Sale properties are in short supply and demand is big on the avenue – whose address is propitious because it has an 8 in it, which the Chinese consider a lucky number, Unger said. That’s why the purchase price wasn’t rounded to $2 million – the purchaser wanted an 8 to be in it.

The sellers were retired dentist Dr. Kenneth Kerman, and the widow and estate of another dentist, Dr. Calvin Kramer, city Finance Department records indicate.

Meanwhile, Eye on Real Estate counted some 20 vacant storefronts on 18th Avenue from 61st to 86th streets – and it doesn’t look like tenants are beating down the doors to rent them. If the broker signs said “For Sale,” that would be another matter altogether.

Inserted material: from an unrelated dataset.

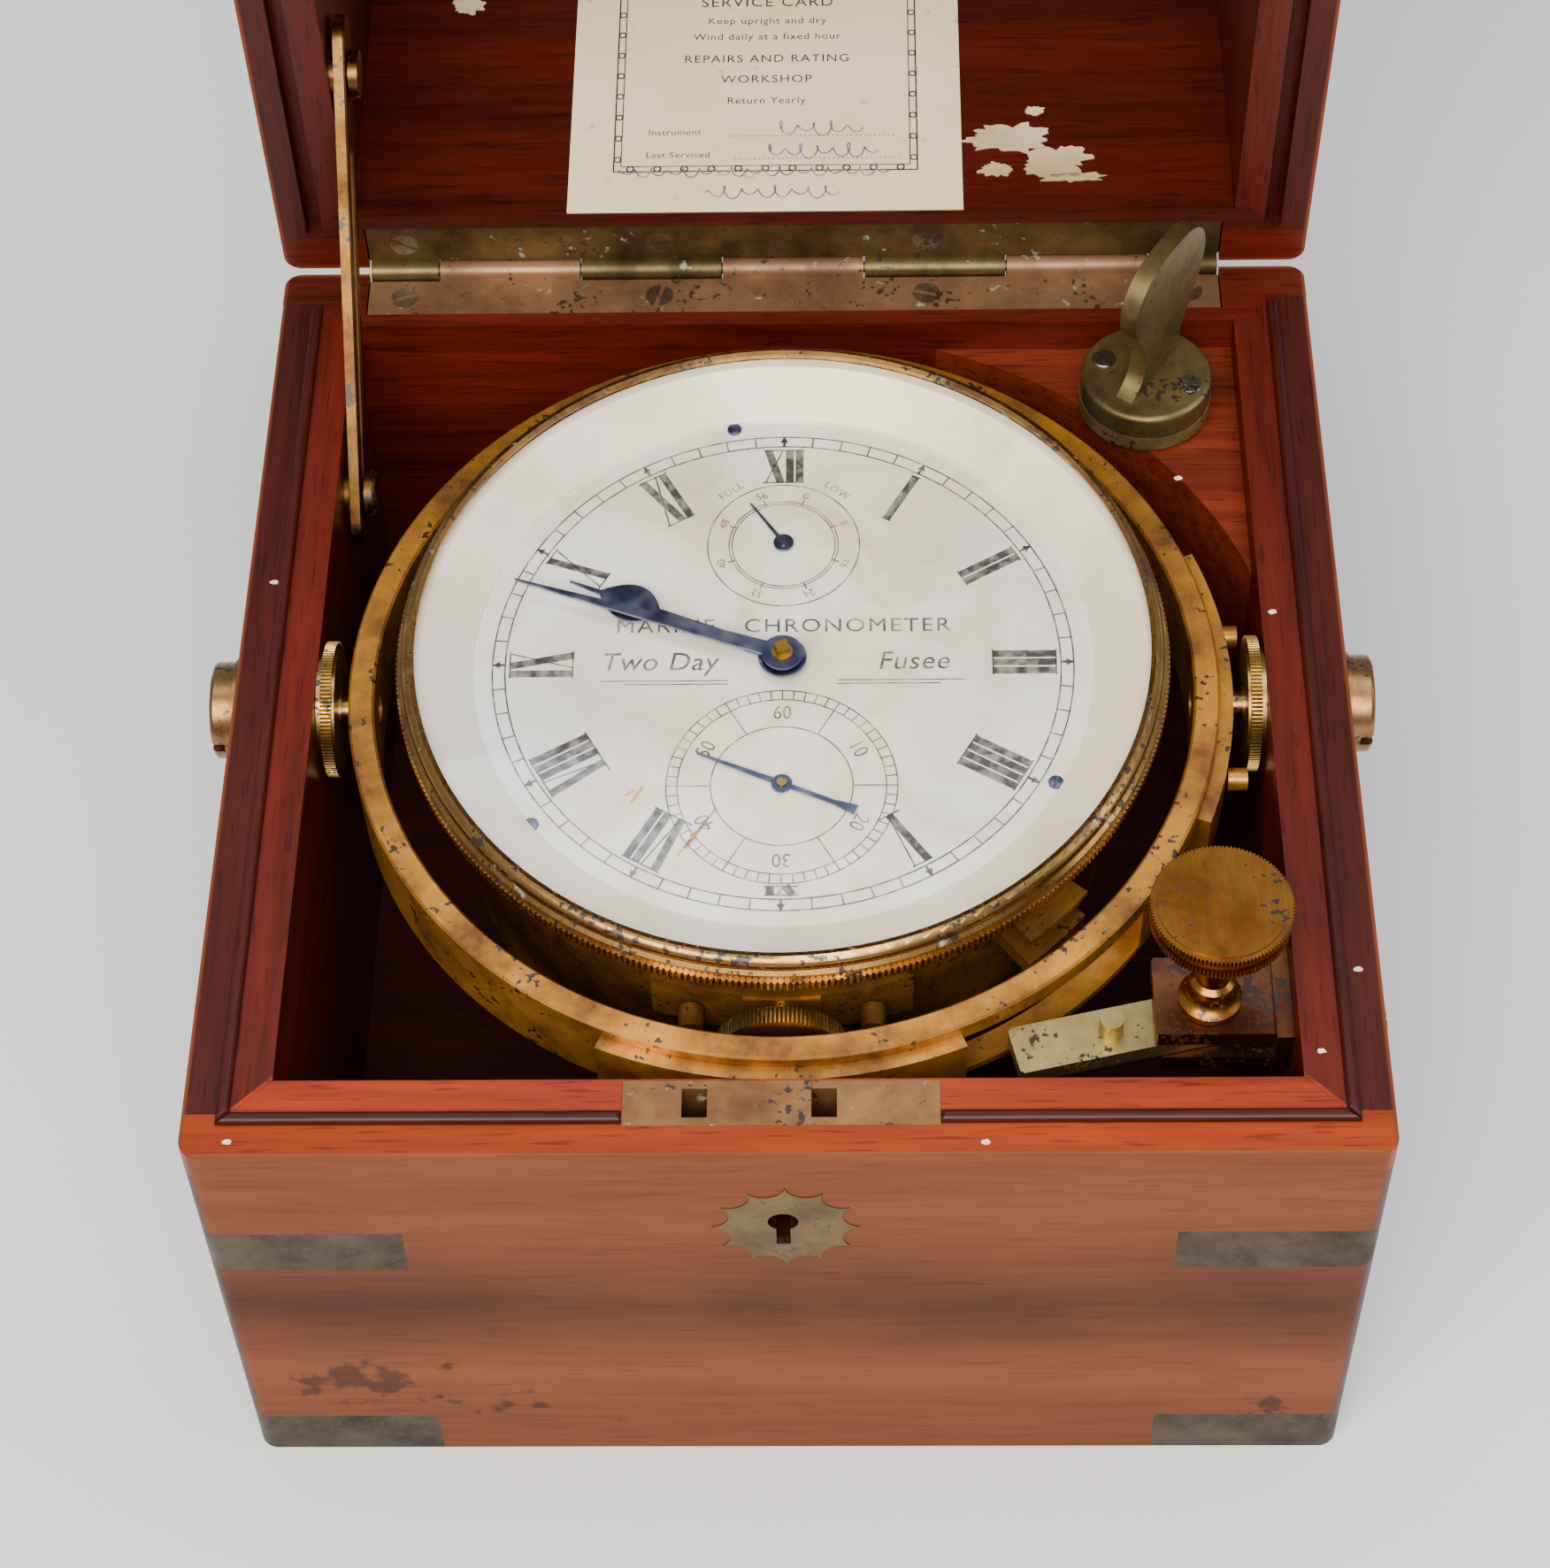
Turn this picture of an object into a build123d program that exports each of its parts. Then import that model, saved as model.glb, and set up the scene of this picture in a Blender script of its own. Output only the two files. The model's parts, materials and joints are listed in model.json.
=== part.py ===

Take it from Raffaele Naso, a proprietor of S.A.S. Italian Records at 7113 18th Ave., whose in-laws own the building that houses the imported music, housewares and keepsakes shop.

We’re talking electric tomato strainers, 64 centimeters-in-circumference sauce pots and splendid music blasting from a sound system out to the sidewalk – a quirky but very cool place.

“Forget about it,” said the Bensonhurst resident, who was born in Calabria. (We’re not succumbing to Brooklyn clichés – he really said that.)

“Every week someone comes in and says they want to buy. I tell them it’s $5 million. Otherwise, while my mother-in-law is alive, I won’t sell.”